One of the most common dilemmas inventors face is how to protect their ideas and inventions. In the U.S., patent laws exist in order to protect physical and intellectual property developed by inventors. According to the website of patent attorneys Gagnon, Peacock & Vereeke, P.C., a patent grant to an inventor confers the right to exclude others from making, using or selling an invention. Though filing for a patent may seem like common sense, choosing the type of application to file can often be a long, difficult, and confusing process.

Whether to file for a provisional or non-provisional patent can be determined by looking at several factors such as financial conditions, stages of development, tolerance for risk, and the marketing process. While they may seem like two mutually exclusive processes, it is important to note that they are simply two different routes one can take to reach the same goal. If one files for a provisional patent they must still file a non-provisional patent within a one-year period to maintain protection for their invention or idea.

The main difference between the two types of patents is flexibility. Once a non-provisional patent is filed, the inventor can no longer make changes to that patent if further developments are made to the product. With a provisional patent, an invention is protected for a period of 12 months during which an inventor can continue to fine tune their invention. Because provisional patents are not final, an inventor can include any changes made to their invention when they file for a non-provisional patent. In addition, the extra time allows an inventor to conduct market research before choosing to file for a more expensive non-provisional patent.

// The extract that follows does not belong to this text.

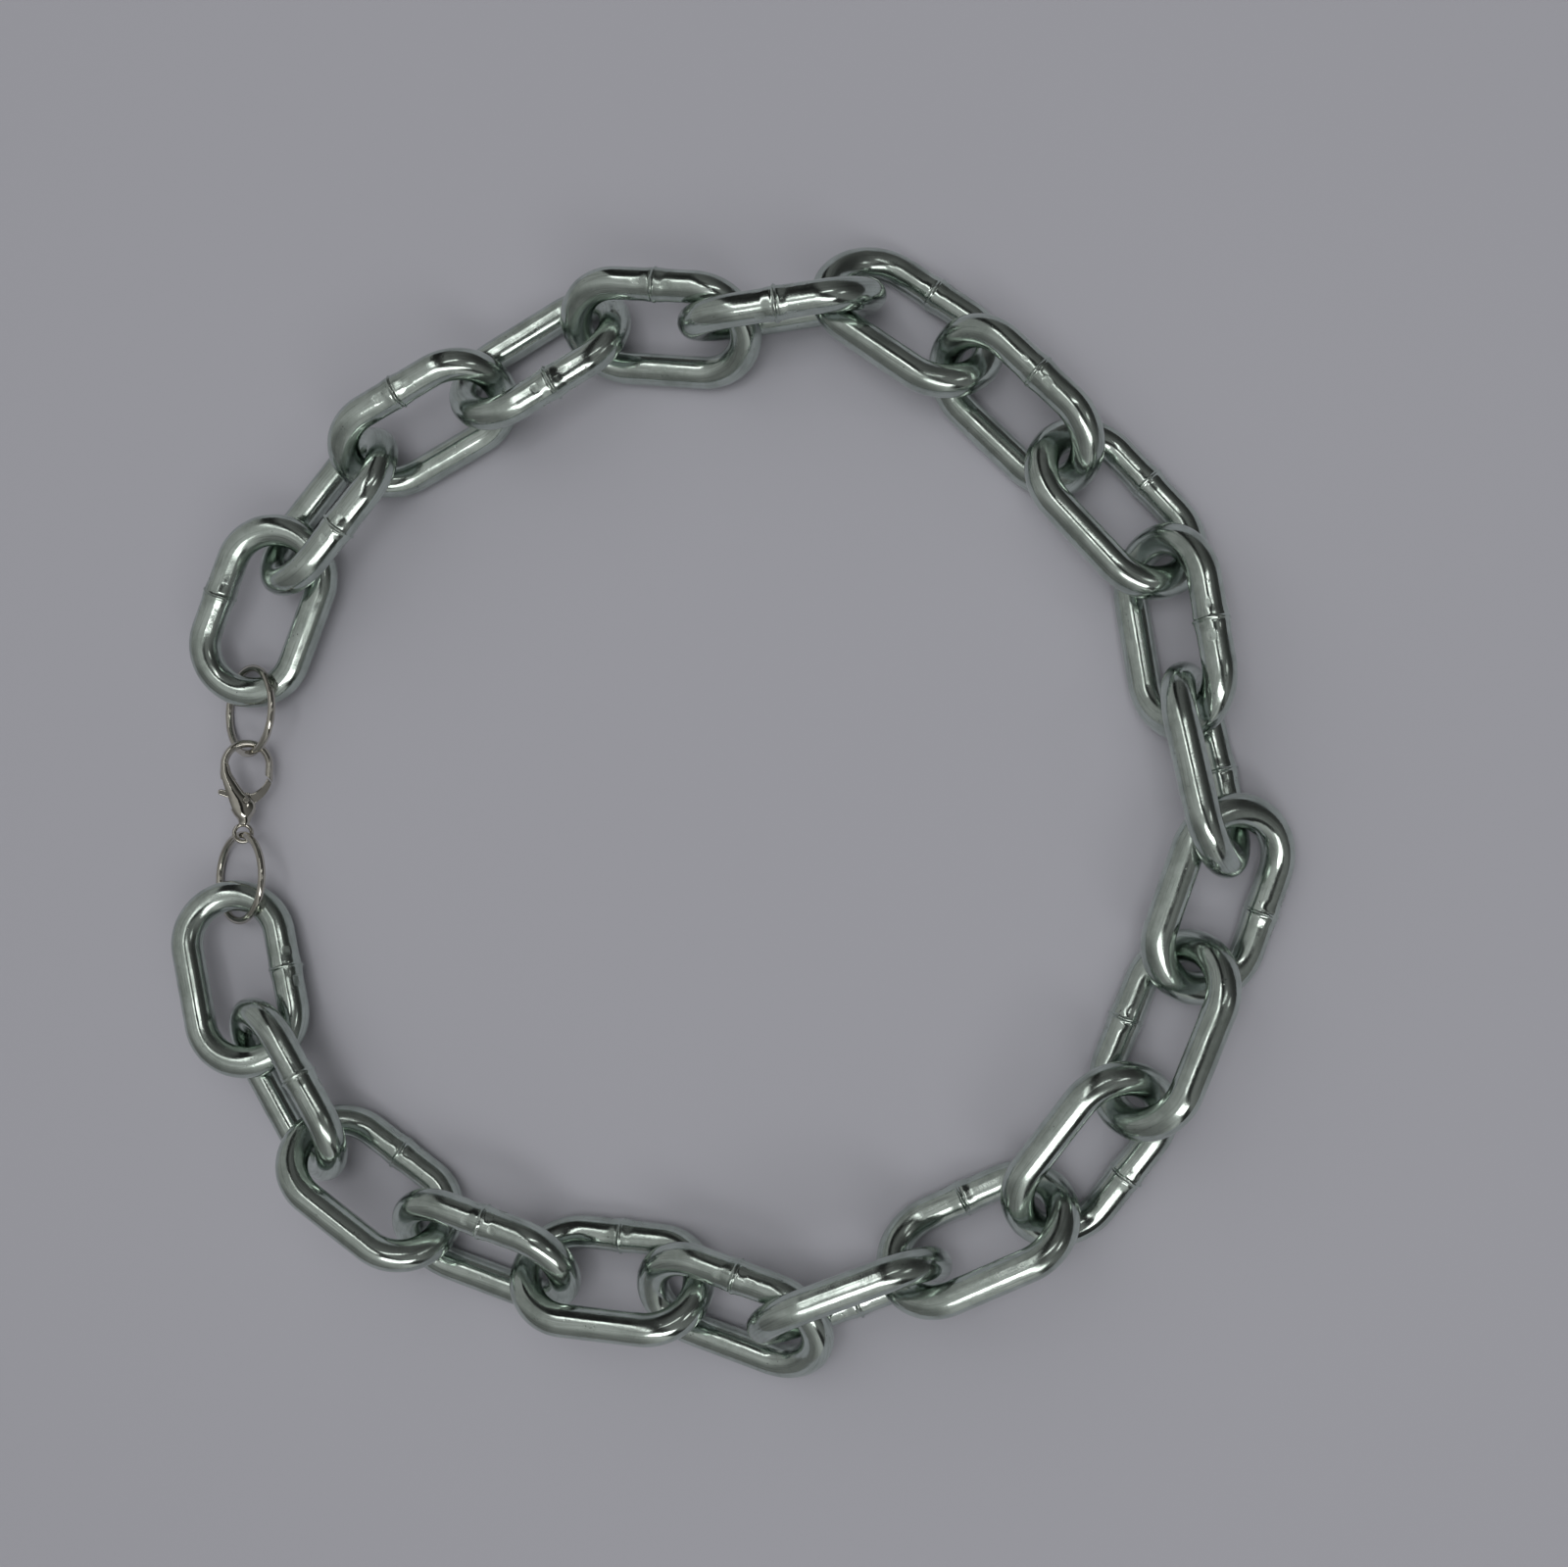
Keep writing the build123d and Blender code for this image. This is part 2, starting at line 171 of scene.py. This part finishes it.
# Unevenness and knocks all over a link, in mm: ripples are wavelength and depth
RIPPLES = ((3.2, 0.004), (0.9, 0.001))
RIPPLE_WAVES = 14
RIPPLE_SPREAD = (0.7, 1.5)
DENTS = 14
DENT_SIZE = (0.25, 0.9)
DENT_STRETCH = (0.5, 1.6)
DENT_DEPTH = (0.004, 0.025)

# Clasp castings: voxel size in mm, how far each smoothing goes, and how often it is repeated
CAST_VOXEL = 0.05
CAST_MELT = 0.5
CASTINGS = {"clasp_body": 18, "clasp_trigger": 70}


# ---------------------------------------------------------------- node helpers
def new_material(name):
    """Material with an empty node tree."""
    material = bpy.data.materials.new(name)
    material.use_nodes = True
    tree = material.node_tree
    tree.nodes.clear()
    return material, tree


def add_node(tree, kind, **settings):
    """New node, with each setting put on the socket or the property of that name."""
    made = tree.nodes.new(kind)
    for key, value in settings.items():
        if key in made.inputs.keys():
            made.inputs[key].default_value = value
        else:
            setattr(made, key, value)
    return made


def fill_sockets(tree, sockets, values):
    """Links each value that is a socket, and writes each that is a number or a colour."""
    for socket, value in zip(sockets, values):
        if isinstance(value, (int, float, tuple)):
            socket.default_value = value
        else:
            tree.links.new(value, socket)


def ramp(tree, source, stops):
    """Grey value by the source's, between stops of place and value."""
    made = add_node(tree, "ShaderNodeValToRGB")
    while len(made.color_ramp.elements) < len(stops):
        made.color_ramp.elements.new(0.5)
    for element, (place, value) in zip(made.color_ramp.elements, stops):
        element.position = place
        element.color = (value, value, value, 1.0)
    tree.links.new(source, made.inputs["Fac"])
    return made.outputs["Color"]


def maths(tree, operation, a, b):
    """Result of one operation on two values."""
    made = add_node(tree, "ShaderNodeMath", operation=operation)
    fill_sockets(tree, made.inputs, (a, b))
    return made.outputs[0]


def weighted_sum(tree, start, *terms):
    """A first value and the terms after it, each a value with its weight."""
    total = start
    for value, weight in terms:
        total = maths(tree, "ADD", total, maths(tree, "MULTIPLY", value, weight))
    return total


def mixed(tree, factor, a, b):
    """Colour between two, where each is a colour or a socket."""
    made = add_node(tree, "ShaderNodeMix", data_type="RGBA")
    tree.links.new(factor, made.inputs["Factor"])
    fill_sockets(tree, (made.inputs[6], made.inputs[7]), (a, b))
    return made.outputs[2]


def noise(tree, vector, scale, detail, rough):
    """Noise over a place, from 0 to 1."""
    made = add_node(tree, "ShaderNodeTexNoise", Scale=scale, Detail=detail, Roughness=rough)
    tree.links.new(vector, made.inputs["Vector"])
    return made.outputs["Fac"]


def stretched(tree, vector, scale):
    """A place multiplied by a scale on each axis."""
    made = add_node(tree, "ShaderNodeMapping", Scale=scale)
    tree.links.new(vector, made.inputs["Vector"])
    return made.outputs["Vector"]


def attribute(tree, name):
    """Node that reads a mesh attribute."""
    return add_node(tree, "ShaderNodeAttribute", attribute_name=name)


def finish_metal(tree, colour, rough, height, bump):
    """Metal surface from its colour, roughness and height, with the bump's strength and distance."""
    strength, distance = bump
    relief = add_node(tree, "ShaderNodeBump", Strength=strength, Distance=distance)
    tree.links.new(height, relief.inputs["Height"])
    shader = add_node(tree, "ShaderNodeBsdfPrincipled", Metallic=1.0)
    tree.links.new(colour, shader.inputs["Base Color"])
    tree.links.new(rough, shader.inputs["Roughness"])
    tree.links.new(relief.outputs["Normal"], shader.inputs["Normal"])
    out = add_node(tree, "ShaderNodeOutputMaterial")
    tree.links.new(shader.outputs["BSDF"], out.inputs["Surface"])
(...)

Another difference between the two is cost. Non-provisional patents are much more complicated and costly. Additional cost are often associated with non-provisional patents due to fact that many inventors must hire a patent attorney to help with the application, While provisional patents have a much less complicated application, it is often not recommended for inventors to file for these patents on their own. This is because a poorly written application can limit the protection an inventor receives for their idea.